1. A liquid discharge apparatus comprising:

a liquid discharge head to discharge a liquid onto a recording medium to form an image; and

a window near the liquid discharge head and through which the image on the recording medium is visually recognizable.

2. The liquid discharge apparatus according to claim 1, further comprising an ultraviolet irradiation light source near the liquid discharge head, to irradiate the image with ultraviolet light,

wherein the ultraviolet irradiation light source is disposed, and

the liquid discharge head discharges an ultraviolet-excited fluorescent ink.

3. The liquid discharge apparatus according to claim 2,

wherein the window comprises a transparent resin transmitting visible light and blocking ultraviolet light.

4. The liquid discharge apparatus according to claim 2,

wherein the window comprises polycarbonate or polymethyl methacrylate.

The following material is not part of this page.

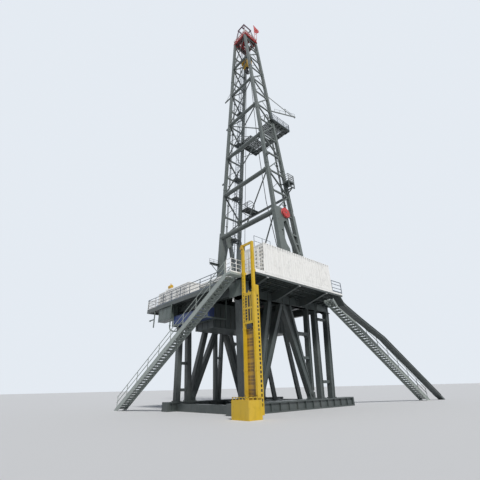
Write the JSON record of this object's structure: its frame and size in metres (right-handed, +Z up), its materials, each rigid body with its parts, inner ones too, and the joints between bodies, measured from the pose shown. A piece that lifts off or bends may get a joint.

5. The liquid discharge apparatus according to claim 2,

wherein the ultraviolet irradiation light source irradiates ultraviolet light within a range of not less than 315 nm and not more than 400 nm.

6. The liquid discharge apparatus according to claim 2,

wherein the ultraviolet irradiation light source irradiates the recording medium with ultraviolet light at an illuminance of not less than 0.1 mW/cm2 and not more than 2.0 mW/cm2, as measured by an ultraviolet illuminometer having a measurement wavelength peak of 360 nm.

7. The liquid discharge apparatus according to claim 2,

wherein the ultraviolet irradiation light source has a ribbon shape in which a plurality of light emitting diodes to emit ultraviolet light is arranged.

8. The liquid discharge apparatus according to claim 1,

wherein the liquid discharge head includes a first liquid discharge head, a second liquid discharge head, and a third liquid discharge head to discharge ultraviolet-excited fluorescent inks of three primary colors of light, respectively.